Did you buy a sender made for the southern hemisphere ? 

It sounds like you installed the fuel tank upside down. 


Seriously, I'd PM btrayfors, he probably has some simple op amp circuit that will reverse the voltage for you that won't require modification of the sender.


----------



## Stillraining (Jan 11, 2008)

Dang I hate my memory...I had this issue as well and I cant remember how I fixed it.. but I did..and I dont think it was taking it back but it might have been....Sorry


----------



## ampro (Feb 4, 2010)

Try reversing the wires to the fuel gage


----------



## ampro (Feb 4, 2010)

try reversing the wires to the fuel gage. That will reverse the current flow through the gage.


----------



## eherlihy (Jan 2, 2007)

The sender (in the tank) should be a variable resistor, which provides a path to ground. To test the sender, which you should have done before getting a new gauge, disconnect the wire from the sender, tape it to a known good ground, and turn on the ignition, or gauge circuit. If your boat conforms to ABYC, the sender to gauge wire should be pink. The other wire to the sender should be a ground, and should be black or yellow. You may also want to verify that this wire has a good connection to the boat's negative bus. (preform a resistance check to the engine block, it should read 0 Ohms) The gauge should read Full (in fact the needle should be pinned). If not, you have found *a *problem. If during this test the needle is pegged toward the Empty side of the gauge, I suspect that you may have connected +12V to the ground lead of the gauge, as ampro suggests above (twice).


----------



## scottyt (Jul 19, 2008)

the problem lies with the type of gauge and sender

vdo gauges work one reading a voltage, ie they put out 12 volts and when you add more resistance ( ie empty ) it is less voltage for the gauge to show. the other type is one that directly reads the resistance, a lower tank level will show a higher resistance.

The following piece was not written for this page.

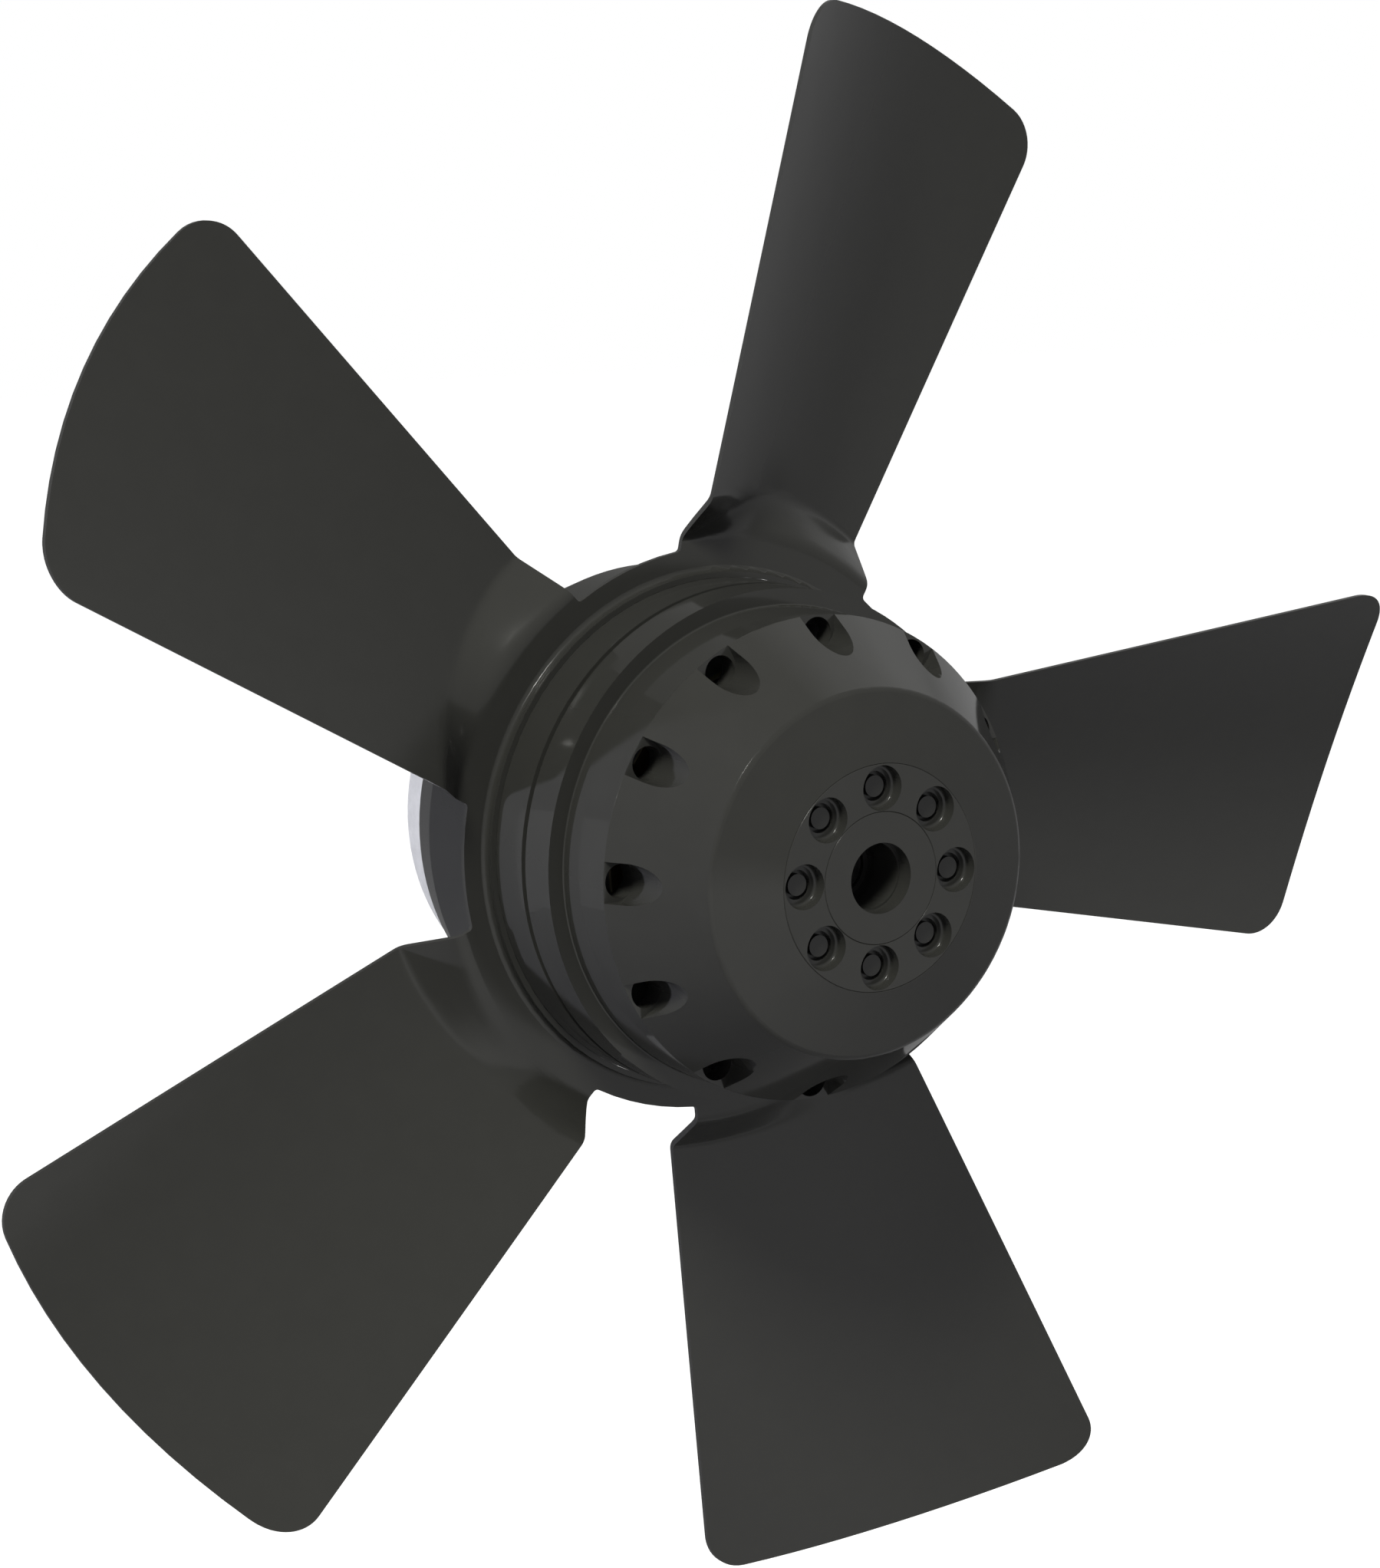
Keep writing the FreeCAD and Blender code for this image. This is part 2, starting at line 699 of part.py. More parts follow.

vdo gauges also need as ground reference where a straight resistance gauge does not. what this means is if you have a loose wire or bad connection the gauge can read way off.


----------



## celenoglu (Dec 13, 2008)

Find the cables from the sender to the gauge. One should be the sender line and the other is connected either to positive or negative of the gauge. Change the positive to negatrive or negative to psitive. This might work.


----------



## Allanbc (Apr 19, 2007)

Think of it as a gauge that registers the amount of headspace in the fuel tank, not the amount of fuel!


----------



## northptsailor (Jul 7, 2005)

Get a vdo fuel sender and the problem goes away. The vdo sender for fuel and the vdo gauge work the same way i.e. the increase or decrease in resistance is matched to the needle in the gauge. I don't recall which way it is, but I do know that it is the opposite of the way their water gauge works. I know this because my boat came from Tartan with a fuel sender in the water tank. When I installed the proper non-cadmium plated water sender the problem was solved. The water sender is stainless and plastic and costs a lot more than the fuel unit so maybe they do them as opposites to pevent fuel senders going into water tanks. Although it did not work out that way with my boat.


----------



## eherlihy (Jan 2, 2007)

HERE is a link to the Moeller Marine Fuel Sender website - no such model as the 35772-10 (I suspect that you meant 0357_2_2-10).

Again, I suspect that you may have connected +12V to the ground lead of the gauge, and the ground to the +12V lead of the gauge.


----------



## eherlihy (Jan 2, 2007)

...Also, if you want to test the sender, you should see ~240 Ohms at E, and ~33 Ohms at F...


----------



## sailak (Apr 15, 2007)

Thanks for the info.

I replaced the sender, not the gauge.

Next time I'm at the boat I'll look at some of the ideas here.

Thanks again.


----------